======== Material for the task
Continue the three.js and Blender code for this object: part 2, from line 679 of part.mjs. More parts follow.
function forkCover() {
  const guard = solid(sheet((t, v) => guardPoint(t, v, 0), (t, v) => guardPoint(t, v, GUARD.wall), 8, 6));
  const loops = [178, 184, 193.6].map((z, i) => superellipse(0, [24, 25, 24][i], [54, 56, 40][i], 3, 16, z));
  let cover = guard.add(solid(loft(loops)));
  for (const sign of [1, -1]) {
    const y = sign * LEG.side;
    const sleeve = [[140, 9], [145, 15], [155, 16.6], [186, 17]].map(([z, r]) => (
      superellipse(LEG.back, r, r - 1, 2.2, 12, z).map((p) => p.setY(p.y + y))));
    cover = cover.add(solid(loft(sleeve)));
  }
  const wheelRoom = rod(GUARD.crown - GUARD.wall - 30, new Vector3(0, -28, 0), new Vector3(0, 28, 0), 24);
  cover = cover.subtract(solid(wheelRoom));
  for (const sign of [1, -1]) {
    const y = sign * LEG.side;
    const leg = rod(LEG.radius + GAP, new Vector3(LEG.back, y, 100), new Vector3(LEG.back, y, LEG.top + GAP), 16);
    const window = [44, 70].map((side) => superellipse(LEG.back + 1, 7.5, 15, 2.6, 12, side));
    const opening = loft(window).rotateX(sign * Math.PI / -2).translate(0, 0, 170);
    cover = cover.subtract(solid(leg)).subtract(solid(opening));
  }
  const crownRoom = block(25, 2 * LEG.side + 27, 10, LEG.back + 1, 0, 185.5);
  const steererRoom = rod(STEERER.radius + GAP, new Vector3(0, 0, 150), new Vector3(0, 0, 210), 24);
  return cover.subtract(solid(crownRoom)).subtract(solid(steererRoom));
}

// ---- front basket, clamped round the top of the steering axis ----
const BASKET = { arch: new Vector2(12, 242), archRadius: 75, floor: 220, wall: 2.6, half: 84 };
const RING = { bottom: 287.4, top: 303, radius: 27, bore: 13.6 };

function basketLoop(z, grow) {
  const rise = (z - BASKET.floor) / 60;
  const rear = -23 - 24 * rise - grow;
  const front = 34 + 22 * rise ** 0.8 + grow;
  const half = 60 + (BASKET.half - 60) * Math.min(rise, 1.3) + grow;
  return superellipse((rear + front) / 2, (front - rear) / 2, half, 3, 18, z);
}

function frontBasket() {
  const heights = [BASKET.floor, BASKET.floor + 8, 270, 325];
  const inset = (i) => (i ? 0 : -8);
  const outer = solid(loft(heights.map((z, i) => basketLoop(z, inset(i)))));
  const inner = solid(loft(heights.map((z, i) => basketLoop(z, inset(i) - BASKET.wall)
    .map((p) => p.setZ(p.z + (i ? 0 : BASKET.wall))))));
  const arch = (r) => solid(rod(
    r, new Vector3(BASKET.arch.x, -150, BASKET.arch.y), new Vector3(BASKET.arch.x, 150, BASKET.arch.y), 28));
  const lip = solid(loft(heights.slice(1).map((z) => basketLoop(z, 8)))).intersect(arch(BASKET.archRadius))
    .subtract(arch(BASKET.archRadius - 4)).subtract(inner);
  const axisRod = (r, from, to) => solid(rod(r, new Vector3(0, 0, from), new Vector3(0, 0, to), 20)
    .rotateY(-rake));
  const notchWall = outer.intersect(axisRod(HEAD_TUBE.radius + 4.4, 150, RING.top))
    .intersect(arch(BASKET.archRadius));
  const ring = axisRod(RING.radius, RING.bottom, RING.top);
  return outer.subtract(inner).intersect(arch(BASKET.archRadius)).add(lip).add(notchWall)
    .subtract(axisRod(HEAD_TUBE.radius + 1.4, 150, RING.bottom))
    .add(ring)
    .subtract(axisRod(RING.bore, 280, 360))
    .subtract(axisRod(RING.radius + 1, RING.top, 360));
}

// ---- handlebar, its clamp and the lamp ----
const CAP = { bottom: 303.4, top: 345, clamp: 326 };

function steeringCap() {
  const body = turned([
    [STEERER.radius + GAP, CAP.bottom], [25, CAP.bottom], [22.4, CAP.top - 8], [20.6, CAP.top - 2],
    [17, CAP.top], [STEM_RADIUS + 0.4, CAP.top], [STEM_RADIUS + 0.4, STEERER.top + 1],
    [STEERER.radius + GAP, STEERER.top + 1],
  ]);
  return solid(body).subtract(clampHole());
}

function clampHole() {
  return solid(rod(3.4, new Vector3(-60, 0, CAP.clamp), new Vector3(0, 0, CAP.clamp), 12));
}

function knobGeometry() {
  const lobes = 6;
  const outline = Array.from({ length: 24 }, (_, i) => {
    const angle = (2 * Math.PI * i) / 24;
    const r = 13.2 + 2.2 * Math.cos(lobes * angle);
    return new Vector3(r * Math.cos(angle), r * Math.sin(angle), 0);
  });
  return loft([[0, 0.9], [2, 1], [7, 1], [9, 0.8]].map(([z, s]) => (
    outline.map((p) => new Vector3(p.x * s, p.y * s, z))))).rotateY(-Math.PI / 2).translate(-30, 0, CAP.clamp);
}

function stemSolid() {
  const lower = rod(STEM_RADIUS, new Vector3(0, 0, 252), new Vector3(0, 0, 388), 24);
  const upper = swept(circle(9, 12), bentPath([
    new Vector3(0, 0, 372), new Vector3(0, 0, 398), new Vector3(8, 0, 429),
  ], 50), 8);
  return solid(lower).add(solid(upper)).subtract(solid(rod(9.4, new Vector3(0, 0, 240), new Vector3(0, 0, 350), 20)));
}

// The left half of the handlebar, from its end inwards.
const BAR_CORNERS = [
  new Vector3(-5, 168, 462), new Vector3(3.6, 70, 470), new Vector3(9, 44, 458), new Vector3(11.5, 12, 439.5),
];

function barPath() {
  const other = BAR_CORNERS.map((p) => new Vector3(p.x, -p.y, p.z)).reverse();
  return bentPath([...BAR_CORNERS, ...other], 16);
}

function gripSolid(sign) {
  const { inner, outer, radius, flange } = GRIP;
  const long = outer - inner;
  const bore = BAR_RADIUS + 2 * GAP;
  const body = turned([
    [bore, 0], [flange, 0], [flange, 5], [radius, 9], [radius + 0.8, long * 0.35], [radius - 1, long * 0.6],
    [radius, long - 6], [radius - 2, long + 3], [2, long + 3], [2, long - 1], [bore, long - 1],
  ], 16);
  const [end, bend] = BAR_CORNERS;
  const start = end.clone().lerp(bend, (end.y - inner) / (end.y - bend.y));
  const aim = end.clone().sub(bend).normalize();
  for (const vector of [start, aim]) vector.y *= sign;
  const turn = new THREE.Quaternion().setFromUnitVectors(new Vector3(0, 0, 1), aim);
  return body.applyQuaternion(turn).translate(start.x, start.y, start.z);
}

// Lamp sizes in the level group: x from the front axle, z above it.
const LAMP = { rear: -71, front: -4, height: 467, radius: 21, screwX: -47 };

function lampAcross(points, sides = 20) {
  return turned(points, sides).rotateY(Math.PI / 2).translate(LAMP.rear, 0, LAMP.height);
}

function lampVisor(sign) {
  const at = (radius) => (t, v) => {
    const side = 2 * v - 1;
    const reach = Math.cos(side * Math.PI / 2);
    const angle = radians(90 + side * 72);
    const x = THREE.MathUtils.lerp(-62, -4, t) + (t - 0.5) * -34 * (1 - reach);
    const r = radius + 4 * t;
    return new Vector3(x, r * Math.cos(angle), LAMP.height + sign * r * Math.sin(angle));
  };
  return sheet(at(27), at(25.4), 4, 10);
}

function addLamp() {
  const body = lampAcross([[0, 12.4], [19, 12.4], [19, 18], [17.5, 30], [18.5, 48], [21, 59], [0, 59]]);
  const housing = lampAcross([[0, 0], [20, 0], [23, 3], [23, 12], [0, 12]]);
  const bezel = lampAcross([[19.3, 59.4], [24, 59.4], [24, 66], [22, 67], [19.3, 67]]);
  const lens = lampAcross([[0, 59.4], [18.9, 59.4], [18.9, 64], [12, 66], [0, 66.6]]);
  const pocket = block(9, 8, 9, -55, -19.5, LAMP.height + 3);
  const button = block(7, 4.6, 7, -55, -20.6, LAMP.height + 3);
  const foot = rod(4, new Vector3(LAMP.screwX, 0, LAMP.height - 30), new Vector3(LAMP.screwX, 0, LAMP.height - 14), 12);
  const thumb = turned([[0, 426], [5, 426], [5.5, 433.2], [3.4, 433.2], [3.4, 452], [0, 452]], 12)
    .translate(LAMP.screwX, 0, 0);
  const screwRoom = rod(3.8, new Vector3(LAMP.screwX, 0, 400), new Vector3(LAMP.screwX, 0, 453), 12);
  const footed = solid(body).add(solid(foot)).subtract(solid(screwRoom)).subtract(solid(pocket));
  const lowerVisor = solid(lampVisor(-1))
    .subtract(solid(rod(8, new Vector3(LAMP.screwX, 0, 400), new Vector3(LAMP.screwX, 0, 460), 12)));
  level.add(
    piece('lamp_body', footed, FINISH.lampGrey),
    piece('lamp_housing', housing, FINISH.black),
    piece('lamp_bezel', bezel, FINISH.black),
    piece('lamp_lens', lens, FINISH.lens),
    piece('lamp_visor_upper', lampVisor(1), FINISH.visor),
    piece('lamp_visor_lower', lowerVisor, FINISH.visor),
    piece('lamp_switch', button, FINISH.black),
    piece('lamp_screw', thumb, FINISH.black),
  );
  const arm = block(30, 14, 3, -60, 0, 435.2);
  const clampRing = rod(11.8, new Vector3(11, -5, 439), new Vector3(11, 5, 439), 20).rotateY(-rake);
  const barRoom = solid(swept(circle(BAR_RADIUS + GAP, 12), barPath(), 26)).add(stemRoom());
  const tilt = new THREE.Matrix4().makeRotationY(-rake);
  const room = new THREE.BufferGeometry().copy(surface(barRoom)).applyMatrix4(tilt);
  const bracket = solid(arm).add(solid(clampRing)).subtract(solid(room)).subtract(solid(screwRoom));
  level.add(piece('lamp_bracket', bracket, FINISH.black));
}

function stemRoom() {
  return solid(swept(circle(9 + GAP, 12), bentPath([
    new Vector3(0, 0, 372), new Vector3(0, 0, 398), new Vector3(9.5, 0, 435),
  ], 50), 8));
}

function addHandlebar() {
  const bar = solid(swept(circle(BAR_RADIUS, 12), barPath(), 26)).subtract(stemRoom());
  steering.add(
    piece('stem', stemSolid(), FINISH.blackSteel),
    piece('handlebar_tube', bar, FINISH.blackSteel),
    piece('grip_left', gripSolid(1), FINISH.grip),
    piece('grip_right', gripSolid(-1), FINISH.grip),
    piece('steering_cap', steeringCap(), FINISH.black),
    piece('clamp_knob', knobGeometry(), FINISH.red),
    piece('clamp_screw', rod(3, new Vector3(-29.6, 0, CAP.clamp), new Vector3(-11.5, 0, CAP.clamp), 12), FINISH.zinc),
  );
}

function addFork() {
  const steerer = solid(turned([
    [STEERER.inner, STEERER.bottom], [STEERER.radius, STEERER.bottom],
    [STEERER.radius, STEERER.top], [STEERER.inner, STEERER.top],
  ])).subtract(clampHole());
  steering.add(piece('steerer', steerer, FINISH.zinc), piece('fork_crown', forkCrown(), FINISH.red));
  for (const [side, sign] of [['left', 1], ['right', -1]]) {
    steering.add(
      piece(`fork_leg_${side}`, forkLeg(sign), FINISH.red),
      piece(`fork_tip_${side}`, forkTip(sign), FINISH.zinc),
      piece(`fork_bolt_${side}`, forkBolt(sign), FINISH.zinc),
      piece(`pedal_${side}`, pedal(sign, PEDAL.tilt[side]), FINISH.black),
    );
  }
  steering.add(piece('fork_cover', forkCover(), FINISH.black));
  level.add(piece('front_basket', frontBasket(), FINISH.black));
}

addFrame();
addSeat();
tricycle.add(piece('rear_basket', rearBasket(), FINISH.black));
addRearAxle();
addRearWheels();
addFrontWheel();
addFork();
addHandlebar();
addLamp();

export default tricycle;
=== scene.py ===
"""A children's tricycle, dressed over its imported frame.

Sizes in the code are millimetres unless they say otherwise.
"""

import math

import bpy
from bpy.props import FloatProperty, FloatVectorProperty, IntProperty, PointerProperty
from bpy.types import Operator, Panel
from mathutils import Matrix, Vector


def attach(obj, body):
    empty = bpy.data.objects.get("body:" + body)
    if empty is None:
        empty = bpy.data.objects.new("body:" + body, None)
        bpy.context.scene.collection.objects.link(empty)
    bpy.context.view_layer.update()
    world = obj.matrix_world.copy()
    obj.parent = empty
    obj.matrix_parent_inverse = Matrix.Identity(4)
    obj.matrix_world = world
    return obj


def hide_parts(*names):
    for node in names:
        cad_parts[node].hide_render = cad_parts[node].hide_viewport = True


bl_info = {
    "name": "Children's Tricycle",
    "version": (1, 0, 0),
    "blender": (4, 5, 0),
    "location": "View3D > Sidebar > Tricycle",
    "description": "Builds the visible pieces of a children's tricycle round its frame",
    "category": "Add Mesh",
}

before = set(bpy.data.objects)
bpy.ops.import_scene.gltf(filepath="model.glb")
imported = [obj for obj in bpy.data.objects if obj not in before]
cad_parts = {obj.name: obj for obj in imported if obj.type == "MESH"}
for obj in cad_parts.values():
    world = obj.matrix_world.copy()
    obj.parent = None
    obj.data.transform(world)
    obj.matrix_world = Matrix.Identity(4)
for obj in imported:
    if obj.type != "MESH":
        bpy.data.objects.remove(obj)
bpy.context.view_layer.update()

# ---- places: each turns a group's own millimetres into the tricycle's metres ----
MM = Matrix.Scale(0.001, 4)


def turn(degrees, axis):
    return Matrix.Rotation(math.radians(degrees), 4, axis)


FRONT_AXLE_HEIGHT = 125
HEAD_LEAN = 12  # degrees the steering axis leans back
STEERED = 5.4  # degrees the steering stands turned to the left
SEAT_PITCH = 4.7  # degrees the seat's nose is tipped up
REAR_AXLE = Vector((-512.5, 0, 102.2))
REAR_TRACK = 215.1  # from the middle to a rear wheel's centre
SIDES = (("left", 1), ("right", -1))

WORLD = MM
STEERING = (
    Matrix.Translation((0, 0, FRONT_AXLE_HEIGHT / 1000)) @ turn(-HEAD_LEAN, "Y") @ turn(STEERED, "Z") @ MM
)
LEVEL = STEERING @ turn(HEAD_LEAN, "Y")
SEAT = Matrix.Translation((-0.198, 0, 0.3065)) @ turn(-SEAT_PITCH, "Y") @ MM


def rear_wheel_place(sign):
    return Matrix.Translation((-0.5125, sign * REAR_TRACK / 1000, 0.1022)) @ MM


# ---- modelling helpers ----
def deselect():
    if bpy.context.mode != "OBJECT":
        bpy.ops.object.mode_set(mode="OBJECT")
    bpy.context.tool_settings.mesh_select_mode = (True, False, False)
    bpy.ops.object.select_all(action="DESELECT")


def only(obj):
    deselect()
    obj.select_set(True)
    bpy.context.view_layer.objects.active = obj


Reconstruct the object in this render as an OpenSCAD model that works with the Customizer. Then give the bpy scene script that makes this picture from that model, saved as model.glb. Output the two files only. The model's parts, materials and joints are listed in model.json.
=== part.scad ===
================
## Given exercise
Reproduce, without alteration, solely the lines beginning at the line that includes "addFrame();" and ending at the line that includes "return Matrix.Rotation(math.radians(degrees), 4, axis)", both lines included.

## Right answer
addFrame();
addSeat();
tricycle.add(piece('rear_basket', rearBasket(), FINISH.black));
addRearAxle();
addRearWheels();
addFrontWheel();
addFork();
addHandlebar();
addLamp();

export default tricycle;
=== scene.py ===
"""A children's tricycle, dressed over its imported frame.

Sizes in the code are millimetres unless they say otherwise.
"""

import math

import bpy
from bpy.props import FloatProperty, FloatVectorProperty, IntProperty, PointerProperty
from bpy.types import Operator, Panel
from mathutils import Matrix, Vector


def attach(obj, body):
    empty = bpy.data.objects.get("body:" + body)
    if empty is None:
        empty = bpy.data.objects.new("body:" + body, None)
        bpy.context.scene.collection.objects.link(empty)
    bpy.context.view_layer.update()
    world = obj.matrix_world.copy()
    obj.parent = empty
    obj.matrix_parent_inverse = Matrix.Identity(4)
    obj.matrix_world = world
    return obj


def hide_parts(*names):
    for node in names:
        cad_parts[node].hide_render = cad_parts[node].hide_viewport = True


bl_info = {
    "name": "Children's Tricycle",
    "version": (1, 0, 0),
    "blender": (4, 5, 0),
    "location": "View3D > Sidebar > Tricycle",
    "description": "Builds the visible pieces of a children's tricycle round its frame",
    "category": "Add Mesh",
}

before = set(bpy.data.objects)
bpy.ops.import_scene.gltf(filepath="model.glb")
imported = [obj for obj in bpy.data.objects if obj not in before]
cad_parts = {obj.name: obj for obj in imported if obj.type == "MESH"}
for obj in cad_parts.values():
    world = obj.matrix_world.copy()
    obj.parent = None
    obj.data.transform(world)
    obj.matrix_world = Matrix.Identity(4)
for obj in imported:
    if obj.type != "MESH":
        bpy.data.objects.remove(obj)
bpy.context.view_layer.update()

# ---- places: each turns a group's own millimetres into the tricycle's metres ----
MM = Matrix.Scale(0.001, 4)


def turn(degrees, axis):
    return Matrix.Rotation(math.radians(degrees), 4, axis)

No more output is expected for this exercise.